House prices ‘to fall by 7% in next two years’

- By Victoria Bischoff Money Mail Editor

HouSE prices are heading for a sharp downturn as mortgage rates soar and the cost of living spirals, say experts.

Amid concerns that ‘a day of reckoning’ looms, analysts predicted falls of 7 per cent over the next two years.

The property market has boomed since the pandemic, with prices reaching record highs.

But signs of a slowdown are already emerging and forecasts for 2023 and 2024 are increasing­ly gloomy.

Last week the office for national Statistics reported a sharp drop in annual growth.

And figures from Halifax showed that prices fell in July for the first time in more than a year.

Experts said the crunch point will be this winter as household budgets are squeezed tighter.

It comes amid warnings that the Bank of England is poised to raise interest rates again next month.

The Bank’s benchmark rate is 1.75 per cent, but financial markets expect it to reach 3.75 per cent by the spring.

Analysts at Capital Economics forecast a two-year downturn, with house prices falling by around 5 per cent in 2023 and a further 2 per cent in 2024.

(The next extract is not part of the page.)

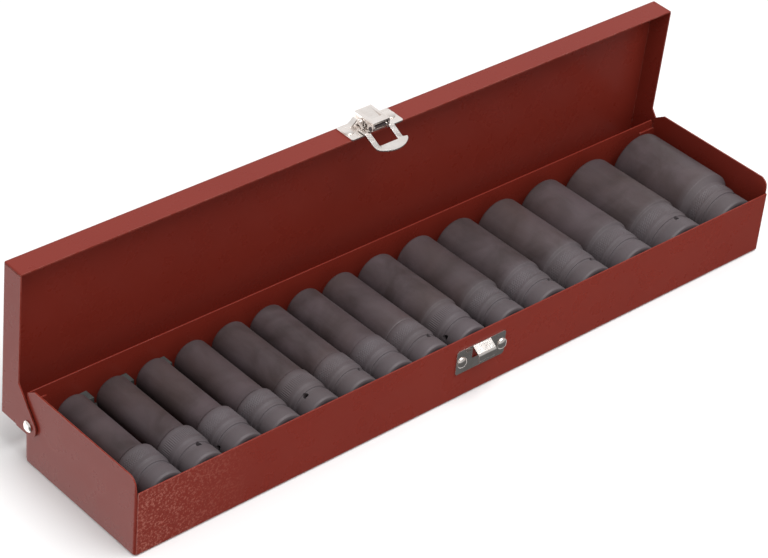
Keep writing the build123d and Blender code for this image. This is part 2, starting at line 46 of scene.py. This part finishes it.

While a short supply of homes has so far underpinne­d prices, the research firm predicted that demand will plummet as rising mortgage rates, high inflation and a looming recession weigh on buyers’ budgets and confidence – causing housing market activity in 2023 to slump to its lowest level in over a decade.

‘Areas where house prices are highest relative to incomes are most vulnerable,’ it said. ‘London and the South East are likely to see the largest falls and the north and Wales the smallest.’ In the capital, house prices are expected to slump by 12 per cent over the next two years.

Richard Donnell, of property website Zoopla, said that if interest rates rise above 4 per cent ‘we would expect to see zero annual house price growth’, with ‘modest price falls’ if rates increase further.

Falling prices should be good for first-time buyers. But rising bills mean many will struggle to save a deposit, while higher mortgage costs will restrict how much they can borrow.

However, some analysts remain optimistic. Anthony Codling, of property website Twindig, said: ‘We tend to overestima­te the likelihood of bad things happening. House prices have fallen in only 16 out of the last 91 years.

‘Increasing living costs and rising mortgage rates are likely to temper house price growth.

‘But mortgage lending is based on a borrower’s income as well as interest rates and as pay rises the pressure on prices is likely to be up not down. once we have won the war on inflation we can expect prices to continue to rise.’